* [Material]
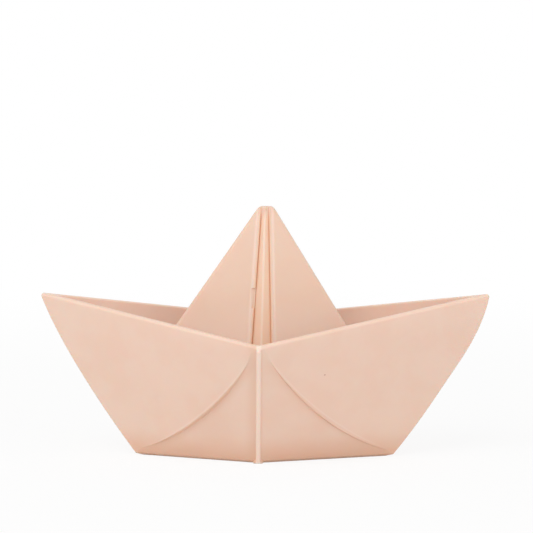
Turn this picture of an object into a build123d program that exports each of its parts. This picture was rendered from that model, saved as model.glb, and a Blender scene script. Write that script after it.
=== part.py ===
from build123d import *
import math
import os

# Toy sailing boat in the form of a folded paper boat, moulded in rubber as one piece.
# Millimetres. Origin on the resting face, midway between the tips.
# +X runs along the boat, +Y across it, +Z up.

# Hull, measured to its sharp corners before they are rounded
tip_to_tip = 142.6
tip_height = 51.6
waist_height = 39.6
beam = 75.0
floor_length = 81.8
floor_width = 30.0
wall = 2.5

# How far each stem bows out from a straight line, at three stations along it
left_stem_low = 1.25
left_stem_mid = 1.8
left_stem_high = 1.6
right_stem_low = 1.7
right_stem_mid = 2.55
right_stem_high = 2.9
stem_low_station = 0.25
stem_mid_station = 0.50
stem_high_station = 0.75

# Sail, a blunt four-sided pyramid. The middle fold leans a little towards one tip,
# and the outline of the broad face leans a little more.
sail_height = 78.6
sail_top_length = 4.45
sail_flare = 0.653
sail_edge = 2.8
fold_lean = 1.3
fold_shift = 0.3
outline_lean = 2.39
outline_shift = 0.28

# Two flap edges flank the middle fold of each broad face of the sail
fold_foot_gap = 9.5
fold_shoulder_gap = 2.8
fold_top_gap = 2.1
fold_shoulder_drop = 4.6
left_foot_depth = 1.6
right_foot_depth = 1.35
left_shoulder_depth = 0.85
right_shoulder_depth = 0.75
fold_top_depth = 0.3
fold_crest_drop = 0.1
fold_crest_reach = 0.5
lip_foot_reach = 1.2
lip_top_reach = 0.7
lip_clearance = 0.1
lip_crown_drop = 0.06
hollow_reach = 1.6
hollow_depth = 0.16

# Nick in the left flap edge of the near face
nick_height = 50.5
nick_length = 6.3
nick_width = 1.3
nick_depth = 0.6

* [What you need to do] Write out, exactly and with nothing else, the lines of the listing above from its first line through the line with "outline_shift = 0.28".

* [Answer to the problem]
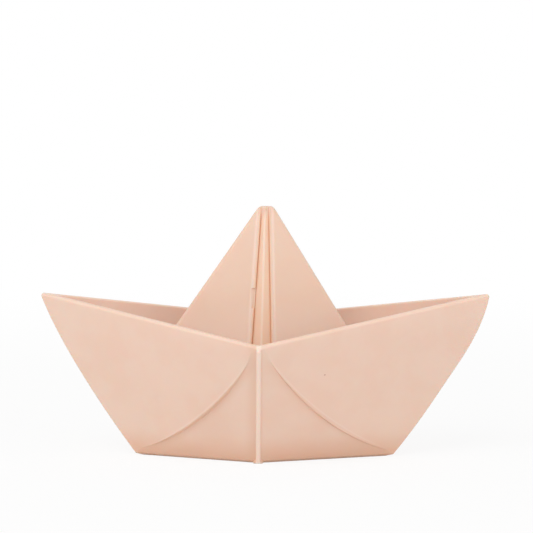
Turn this picture of an object into a build123d program that exports each of its parts. This picture was rendered from that model, saved as model.glb, and a Blender scene script. Write that script after it.
=== part.py ===
from build123d import *
import math
import os

# Toy sailing boat in the form of a folded paper boat, moulded in rubber as one piece.
# Millimetres. Origin on the resting face, midway between the tips.
# +X runs along the boat, +Y across it, +Z up.

# Hull, measured to its sharp corners before they are rounded
tip_to_tip = 142.6
tip_height = 51.6
waist_height = 39.6
beam = 75.0
floor_length = 81.8
floor_width = 30.0
wall = 2.5

# How far each stem bows out from a straight line, at three stations along it
left_stem_low = 1.25
left_stem_mid = 1.8
left_stem_high = 1.6
right_stem_low = 1.7
right_stem_mid = 2.55
right_stem_high = 2.9
stem_low_station = 0.25
stem_mid_station = 0.50
stem_high_station = 0.75

# Sail, a blunt four-sided pyramid. The middle fold leans a little towards one tip,
# and the outline of the broad face leans a little more.
sail_height = 78.6
sail_top_length = 4.45
sail_flare = 0.653
sail_edge = 2.8
fold_lean = 1.3
fold_shift = 0.3
outline_lean = 2.39
outline_shift = 0.28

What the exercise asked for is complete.